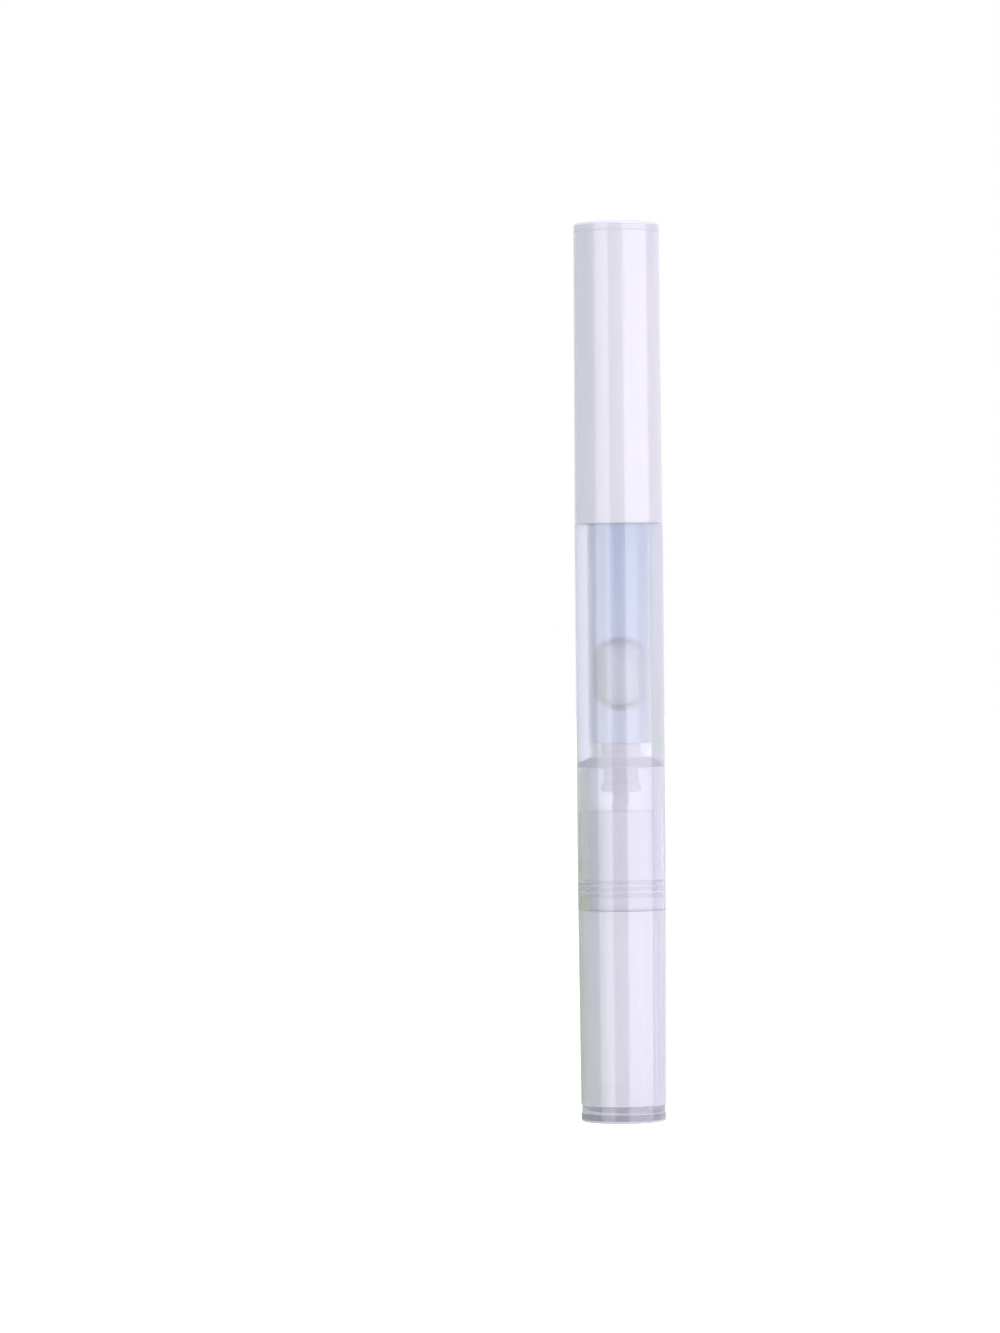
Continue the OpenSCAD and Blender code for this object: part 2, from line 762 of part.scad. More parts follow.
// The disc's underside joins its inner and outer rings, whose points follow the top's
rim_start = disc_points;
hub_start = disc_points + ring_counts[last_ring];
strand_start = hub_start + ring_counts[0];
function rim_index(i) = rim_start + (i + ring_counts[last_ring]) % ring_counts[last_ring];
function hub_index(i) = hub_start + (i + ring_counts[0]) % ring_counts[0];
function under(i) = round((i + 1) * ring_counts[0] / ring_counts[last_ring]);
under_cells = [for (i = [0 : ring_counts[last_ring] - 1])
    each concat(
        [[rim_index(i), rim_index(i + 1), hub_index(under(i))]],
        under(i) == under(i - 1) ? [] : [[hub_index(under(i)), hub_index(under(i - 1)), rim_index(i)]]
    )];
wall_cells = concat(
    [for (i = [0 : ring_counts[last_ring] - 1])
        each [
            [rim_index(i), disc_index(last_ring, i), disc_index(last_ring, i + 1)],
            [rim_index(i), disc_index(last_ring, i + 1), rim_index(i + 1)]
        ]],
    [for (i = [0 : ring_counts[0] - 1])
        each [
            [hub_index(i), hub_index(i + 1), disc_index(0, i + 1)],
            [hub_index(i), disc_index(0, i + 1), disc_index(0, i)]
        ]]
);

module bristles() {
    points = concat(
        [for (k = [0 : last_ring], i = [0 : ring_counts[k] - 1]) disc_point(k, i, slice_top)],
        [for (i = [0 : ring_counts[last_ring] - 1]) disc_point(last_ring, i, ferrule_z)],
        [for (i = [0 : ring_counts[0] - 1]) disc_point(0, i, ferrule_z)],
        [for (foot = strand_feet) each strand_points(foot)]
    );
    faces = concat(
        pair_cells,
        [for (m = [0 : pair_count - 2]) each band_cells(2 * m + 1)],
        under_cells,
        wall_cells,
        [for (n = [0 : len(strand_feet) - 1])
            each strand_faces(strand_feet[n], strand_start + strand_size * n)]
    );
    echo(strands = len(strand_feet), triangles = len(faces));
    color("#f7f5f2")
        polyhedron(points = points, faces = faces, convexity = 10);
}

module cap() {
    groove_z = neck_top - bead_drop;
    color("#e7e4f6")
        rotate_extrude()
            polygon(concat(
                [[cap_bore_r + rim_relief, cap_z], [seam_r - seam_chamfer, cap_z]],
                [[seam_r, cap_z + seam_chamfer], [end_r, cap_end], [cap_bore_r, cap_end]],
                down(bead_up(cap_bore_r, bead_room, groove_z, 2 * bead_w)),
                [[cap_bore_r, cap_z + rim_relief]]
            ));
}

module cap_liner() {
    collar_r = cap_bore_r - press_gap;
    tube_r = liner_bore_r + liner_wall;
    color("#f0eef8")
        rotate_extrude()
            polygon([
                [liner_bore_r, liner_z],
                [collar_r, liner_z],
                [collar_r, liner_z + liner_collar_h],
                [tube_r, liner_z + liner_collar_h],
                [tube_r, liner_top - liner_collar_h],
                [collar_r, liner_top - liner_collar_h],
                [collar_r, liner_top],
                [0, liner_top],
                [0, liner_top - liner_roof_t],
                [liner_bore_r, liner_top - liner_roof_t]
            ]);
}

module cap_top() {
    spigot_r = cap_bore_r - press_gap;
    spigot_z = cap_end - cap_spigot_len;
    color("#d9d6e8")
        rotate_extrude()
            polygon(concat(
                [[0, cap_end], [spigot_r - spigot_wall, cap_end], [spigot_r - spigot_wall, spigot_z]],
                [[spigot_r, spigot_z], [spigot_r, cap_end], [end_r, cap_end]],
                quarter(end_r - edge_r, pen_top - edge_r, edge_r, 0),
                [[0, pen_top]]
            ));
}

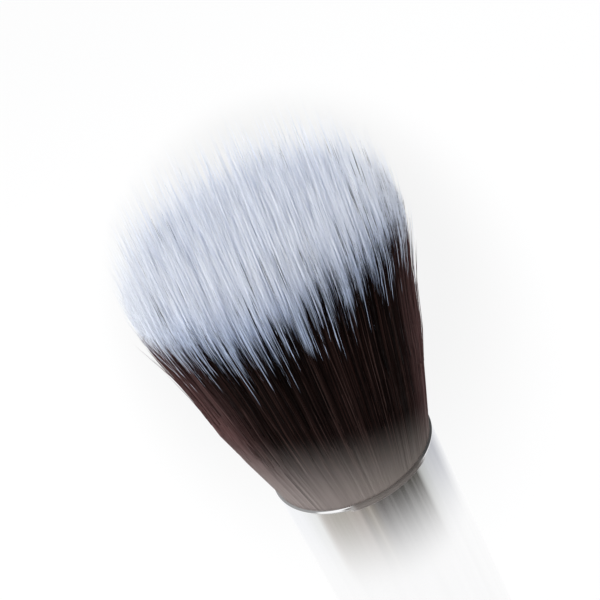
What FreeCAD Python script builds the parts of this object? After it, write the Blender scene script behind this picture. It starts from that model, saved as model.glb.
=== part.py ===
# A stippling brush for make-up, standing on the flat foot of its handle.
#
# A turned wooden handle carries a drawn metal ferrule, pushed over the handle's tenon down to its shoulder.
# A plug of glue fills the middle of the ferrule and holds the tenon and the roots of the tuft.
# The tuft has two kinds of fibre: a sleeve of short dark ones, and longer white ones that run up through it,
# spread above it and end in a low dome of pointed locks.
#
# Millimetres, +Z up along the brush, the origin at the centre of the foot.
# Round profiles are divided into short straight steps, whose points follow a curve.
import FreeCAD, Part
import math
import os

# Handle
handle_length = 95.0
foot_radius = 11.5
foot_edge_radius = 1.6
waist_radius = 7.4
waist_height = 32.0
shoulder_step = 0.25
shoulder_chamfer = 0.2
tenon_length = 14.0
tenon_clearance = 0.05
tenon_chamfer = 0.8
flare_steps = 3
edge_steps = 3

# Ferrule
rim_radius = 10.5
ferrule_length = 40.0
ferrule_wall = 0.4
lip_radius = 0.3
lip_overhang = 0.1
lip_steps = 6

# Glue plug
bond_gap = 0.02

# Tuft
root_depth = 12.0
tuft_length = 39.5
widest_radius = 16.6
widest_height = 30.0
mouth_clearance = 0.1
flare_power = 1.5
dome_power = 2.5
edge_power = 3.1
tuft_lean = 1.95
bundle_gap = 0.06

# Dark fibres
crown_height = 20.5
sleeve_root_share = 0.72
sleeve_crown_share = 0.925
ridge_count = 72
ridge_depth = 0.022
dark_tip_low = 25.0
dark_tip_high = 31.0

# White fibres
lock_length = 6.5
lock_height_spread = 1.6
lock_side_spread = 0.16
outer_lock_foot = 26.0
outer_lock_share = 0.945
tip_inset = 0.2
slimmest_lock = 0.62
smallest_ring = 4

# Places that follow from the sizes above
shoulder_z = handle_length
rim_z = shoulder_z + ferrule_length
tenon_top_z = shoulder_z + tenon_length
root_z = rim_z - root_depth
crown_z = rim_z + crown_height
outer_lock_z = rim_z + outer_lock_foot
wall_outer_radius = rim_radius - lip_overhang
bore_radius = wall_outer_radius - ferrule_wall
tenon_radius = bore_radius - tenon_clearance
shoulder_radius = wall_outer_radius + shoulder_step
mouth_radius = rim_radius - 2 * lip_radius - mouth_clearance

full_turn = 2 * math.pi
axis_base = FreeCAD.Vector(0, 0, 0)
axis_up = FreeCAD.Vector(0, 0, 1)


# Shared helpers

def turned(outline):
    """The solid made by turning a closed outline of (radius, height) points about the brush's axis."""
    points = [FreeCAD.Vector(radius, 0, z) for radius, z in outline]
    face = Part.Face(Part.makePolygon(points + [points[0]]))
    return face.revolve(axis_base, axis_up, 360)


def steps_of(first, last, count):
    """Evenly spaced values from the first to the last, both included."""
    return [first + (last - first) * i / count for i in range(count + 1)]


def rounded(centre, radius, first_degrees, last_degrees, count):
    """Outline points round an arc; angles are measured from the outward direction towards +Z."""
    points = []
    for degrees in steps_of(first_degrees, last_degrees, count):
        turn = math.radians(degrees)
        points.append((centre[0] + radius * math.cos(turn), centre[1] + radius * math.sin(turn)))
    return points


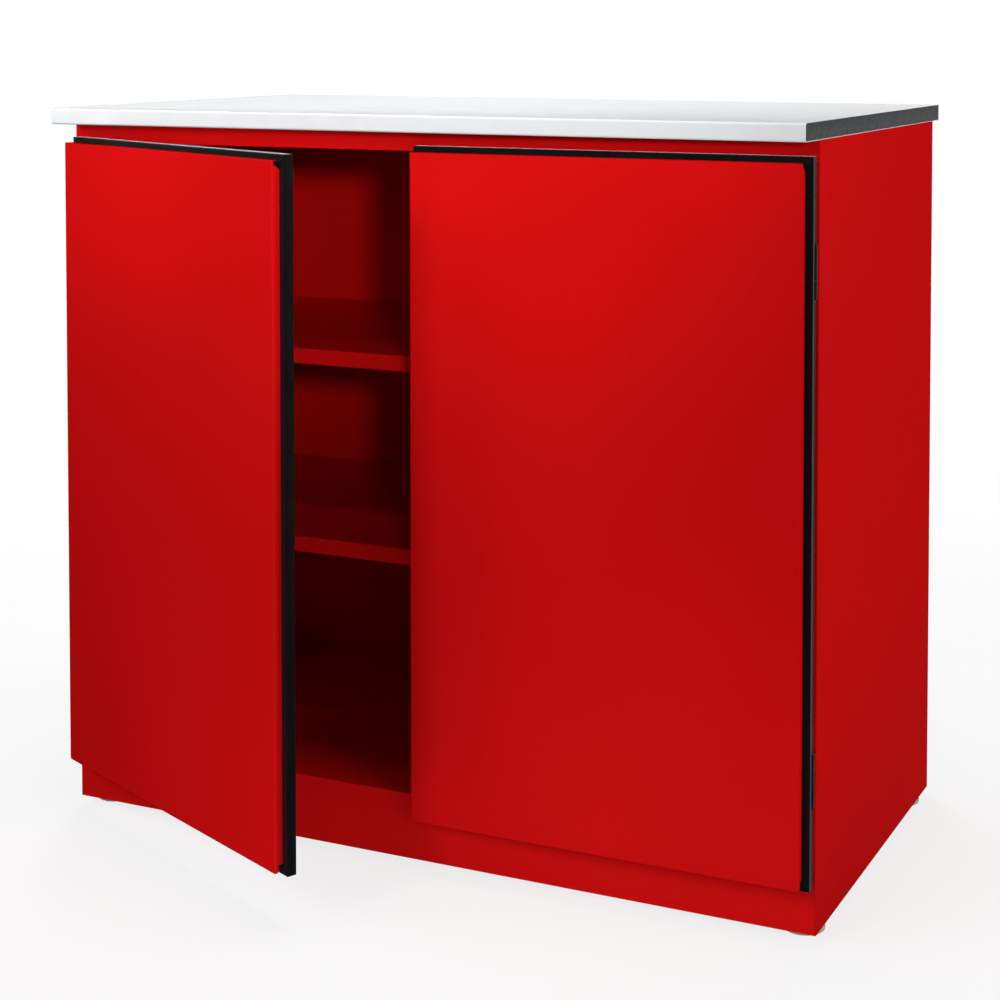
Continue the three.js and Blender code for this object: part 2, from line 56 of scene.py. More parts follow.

━━━━━━━━━━━━━━━━━━━━

Work required:
Copy each line of the data exactly, leaving nothing out.

Worked answer:
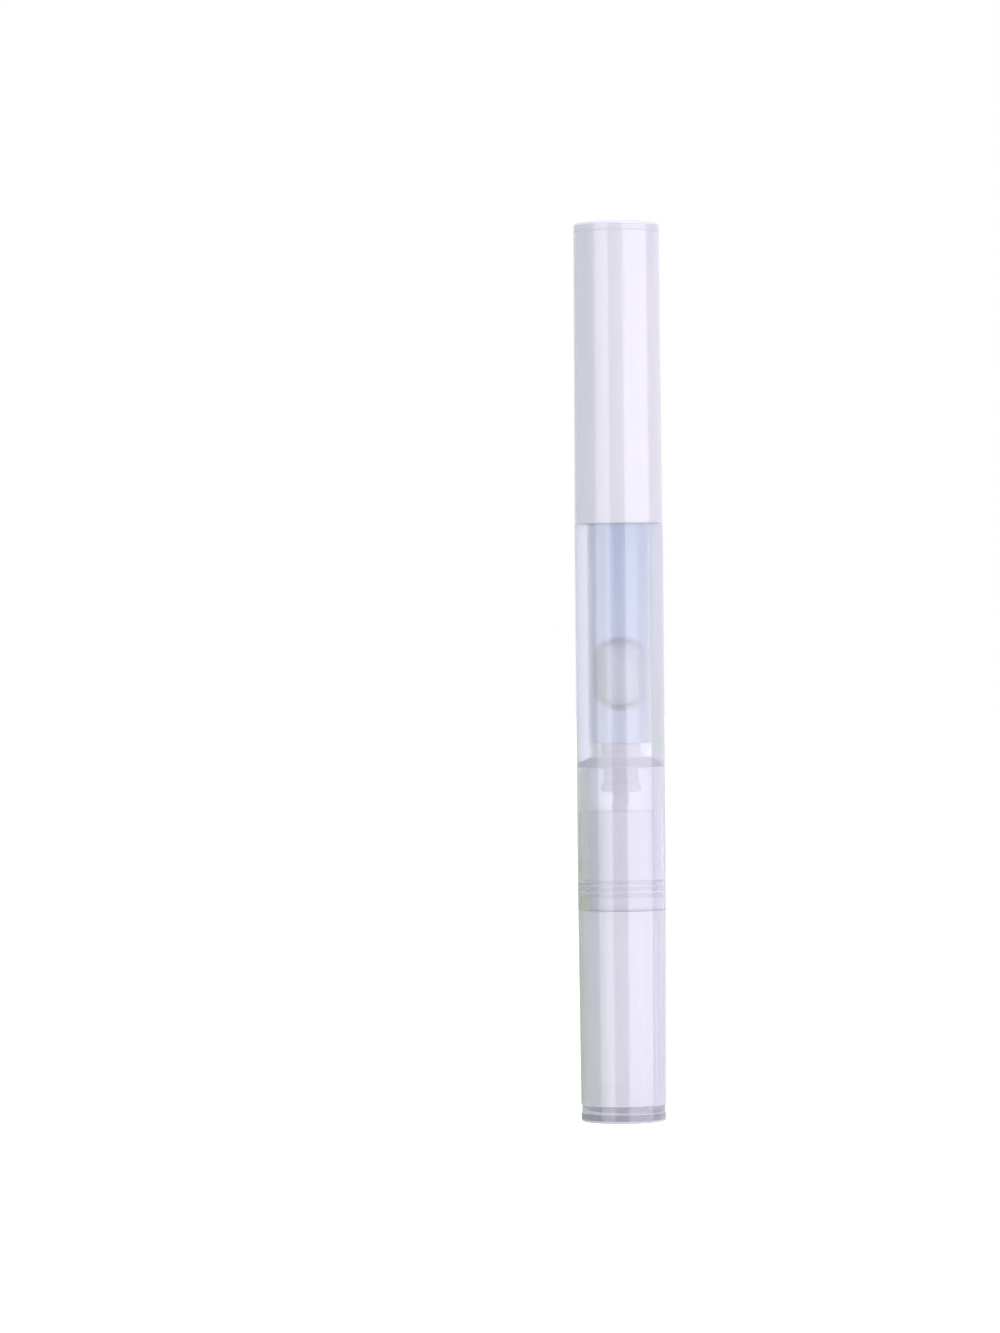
Continue the OpenSCAD and Blender code for this object: part 2, from line 762 of part.scad. More parts follow.
// The disc's underside joins its inner and outer rings, whose points follow the top's
rim_start = disc_points;
hub_start = disc_points + ring_counts[last_ring];
strand_start = hub_start + ring_counts[0];
function rim_index(i) = rim_start + (i + ring_counts[last_ring]) % ring_counts[last_ring];
function hub_index(i) = hub_start + (i + ring_counts[0]) % ring_counts[0];
function under(i) = round((i + 1) * ring_counts[0] / ring_counts[last_ring]);
under_cells = [for (i = [0 : ring_counts[last_ring] - 1])
    each concat(
        [[rim_index(i), rim_index(i + 1), hub_index(under(i))]],
        under(i) == under(i - 1) ? [] : [[hub_index(under(i)), hub_index(under(i - 1)), rim_index(i)]]
    )];
wall_cells = concat(
    [for (i = [0 : ring_counts[last_ring] - 1])
        each [
            [rim_index(i), disc_index(last_ring, i), disc_index(last_ring, i + 1)],
            [rim_index(i), disc_index(last_ring, i + 1), rim_index(i + 1)]
        ]],
    [for (i = [0 : ring_counts[0] - 1])
        each [
            [hub_index(i), hub_index(i + 1), disc_index(0, i + 1)],
            [hub_index(i), disc_index(0, i + 1), disc_index(0, i)]
        ]]
);

module bristles() {
    points = concat(
        [for (k = [0 : last_ring], i = [0 : ring_counts[k] - 1]) disc_point(k, i, slice_top)],
        [for (i = [0 : ring_counts[last_ring] - 1]) disc_point(last_ring, i, ferrule_z)],
        [for (i = [0 : ring_counts[0] - 1]) disc_point(0, i, ferrule_z)],
        [for (foot = strand_feet) each strand_points(foot)]
    );
    faces = concat(
        pair_cells,
        [for (m = [0 : pair_count - 2]) each band_cells(2 * m + 1)],
        under_cells,
        wall_cells,
        [for (n = [0 : len(strand_feet) - 1])
            each strand_faces(strand_feet[n], strand_start + strand_size * n)]
    );
    echo(strands = len(strand_feet), triangles = len(faces));
    color("#f7f5f2")
        polyhedron(points = points, faces = faces, convexity = 10);
}

module cap() {
    groove_z = neck_top - bead_drop;
    color("#e7e4f6")
        rotate_extrude()
            polygon(concat(
                [[cap_bore_r + rim_relief, cap_z], [seam_r - seam_chamfer, cap_z]],
                [[seam_r, cap_z + seam_chamfer], [end_r, cap_end], [cap_bore_r, cap_end]],
                down(bead_up(cap_bore_r, bead_room, groove_z, 2 * bead_w)),
                [[cap_bore_r, cap_z + rim_relief]]
            ));
}

module cap_liner() {
    collar_r = cap_bore_r - press_gap;
    tube_r = liner_bore_r + liner_wall;
    color("#f0eef8")
        rotate_extrude()
            polygon([
                [liner_bore_r, liner_z],
                [collar_r, liner_z],
                [collar_r, liner_z + liner_collar_h],
                [tube_r, liner_z + liner_collar_h],
                [tube_r, liner_top - liner_collar_h],
                [collar_r, liner_top - liner_collar_h],
                [collar_r, liner_top],
                [0, liner_top],
                [0, liner_top - liner_roof_t],
                [liner_bore_r, liner_top - liner_roof_t]
            ]);
}

module cap_top() {
    spigot_r = cap_bore_r - press_gap;
    spigot_z = cap_end - cap_spigot_len;
    color("#d9d6e8")
        rotate_extrude()
            polygon(concat(
                [[0, cap_end], [spigot_r - spigot_wall, cap_end], [spigot_r - spigot_wall, spigot_z]],
                [[spigot_r, spigot_z], [spigot_r, cap_end], [end_r, cap_end]],
                quarter(end_r - edge_r, pen_top - edge_r, edge_r, 0),
                [[0, pen_top]]
            ));
}

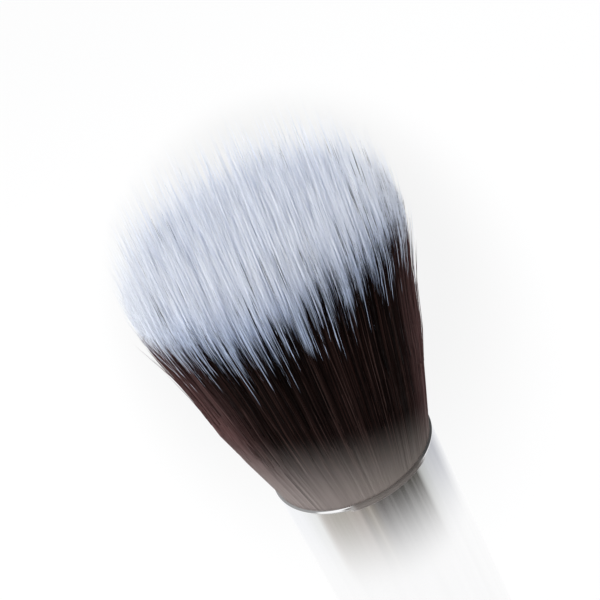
What FreeCAD Python script builds the parts of this object? After it, write the Blender scene script behind this picture. It starts from that model, saved as model.glb.
=== part.py ===
# A stippling brush for make-up, standing on the flat foot of its handle.
#
# A turned wooden handle carries a drawn metal ferrule, pushed over the handle's tenon down to its shoulder.
# A plug of glue fills the middle of the ferrule and holds the tenon and the roots of the tuft.
# The tuft has two kinds of fibre: a sleeve of short dark ones, and longer white ones that run up through it,
# spread above it and end in a low dome of pointed locks.
#
# Millimetres, +Z up along the brush, the origin at the centre of the foot.
# Round profiles are divided into short straight steps, whose points follow a curve.
import FreeCAD, Part
import math
import os

# Handle
handle_length = 95.0
foot_radius = 11.5
foot_edge_radius = 1.6
waist_radius = 7.4
waist_height = 32.0
shoulder_step = 0.25
shoulder_chamfer = 0.2
tenon_length = 14.0
tenon_clearance = 0.05
tenon_chamfer = 0.8
flare_steps = 3
edge_steps = 3

# Ferrule
rim_radius = 10.5
ferrule_length = 40.0
ferrule_wall = 0.4
lip_radius = 0.3
lip_overhang = 0.1
lip_steps = 6

# Glue plug
bond_gap = 0.02

# Tuft
root_depth = 12.0
tuft_length = 39.5
widest_radius = 16.6
widest_height = 30.0
mouth_clearance = 0.1
flare_power = 1.5
dome_power = 2.5
edge_power = 3.1
tuft_lean = 1.95
bundle_gap = 0.06

# Dark fibres
crown_height = 20.5
sleeve_root_share = 0.72
sleeve_crown_share = 0.925
ridge_count = 72
ridge_depth = 0.022
dark_tip_low = 25.0
dark_tip_high = 31.0

# White fibres
lock_length = 6.5
lock_height_spread = 1.6
lock_side_spread = 0.16
outer_lock_foot = 26.0
outer_lock_share = 0.945
tip_inset = 0.2
slimmest_lock = 0.62
smallest_ring = 4

# Places that follow from the sizes above
shoulder_z = handle_length
rim_z = shoulder_z + ferrule_length
tenon_top_z = shoulder_z + tenon_length
root_z = rim_z - root_depth
crown_z = rim_z + crown_height
outer_lock_z = rim_z + outer_lock_foot
wall_outer_radius = rim_radius - lip_overhang
bore_radius = wall_outer_radius - ferrule_wall
tenon_radius = bore_radius - tenon_clearance
shoulder_radius = wall_outer_radius + shoulder_step
mouth_radius = rim_radius - 2 * lip_radius - mouth_clearance

full_turn = 2 * math.pi
axis_base = FreeCAD.Vector(0, 0, 0)
axis_up = FreeCAD.Vector(0, 0, 1)


# Shared helpers

def turned(outline):
    """The solid made by turning a closed outline of (radius, height) points about the brush's axis."""
    points = [FreeCAD.Vector(radius, 0, z) for radius, z in outline]
    face = Part.Face(Part.makePolygon(points + [points[0]]))
    return face.revolve(axis_base, axis_up, 360)


def steps_of(first, last, count):
    """Evenly spaced values from the first to the last, both included."""
    return [first + (last - first) * i / count for i in range(count + 1)]


def rounded(centre, radius, first_degrees, last_degrees, count):
    """Outline points round an arc; angles are measured from the outward direction towards +Z."""
    points = []
    for degrees in steps_of(first_degrees, last_degrees, count):
        turn = math.radians(degrees)
        points.append((centre[0] + radius * math.cos(turn), centre[1] + radius * math.sin(turn)))
    return points


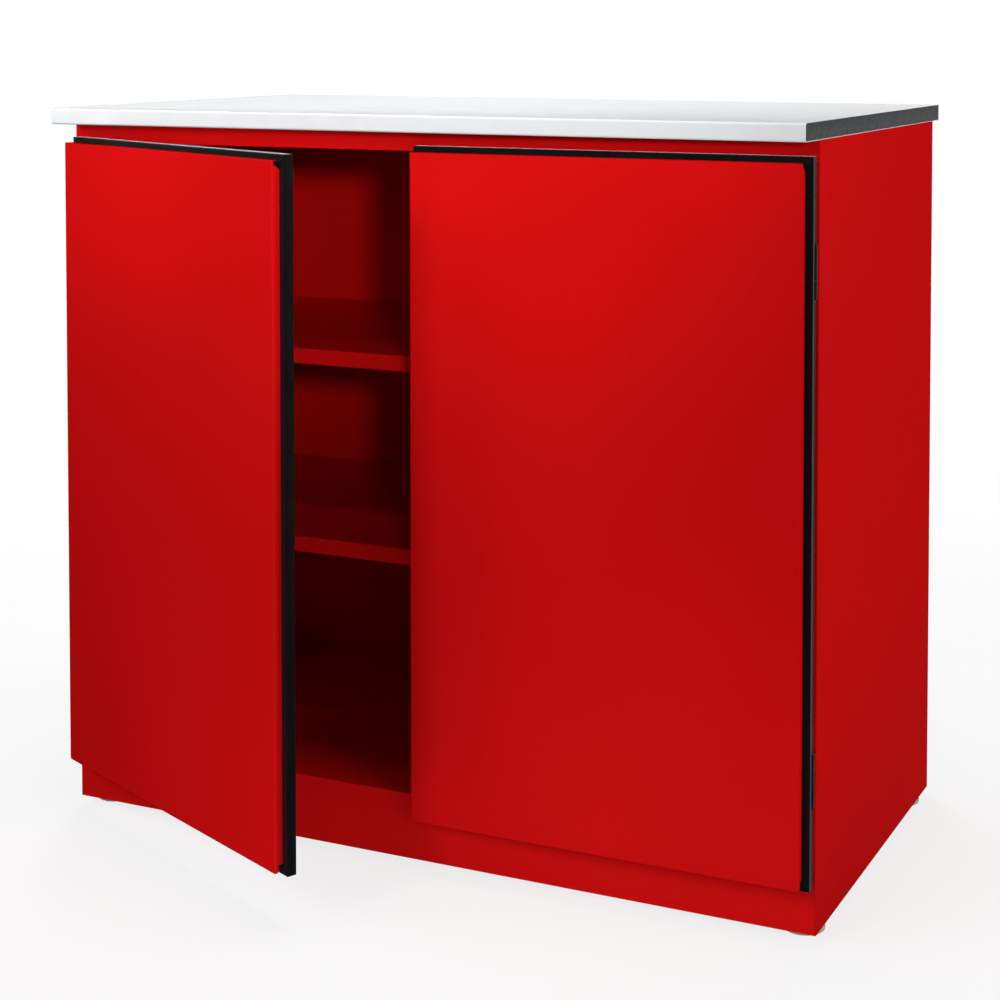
Continue the three.js and Blender code for this object: part 2, from line 56 of scene.py. More parts follow.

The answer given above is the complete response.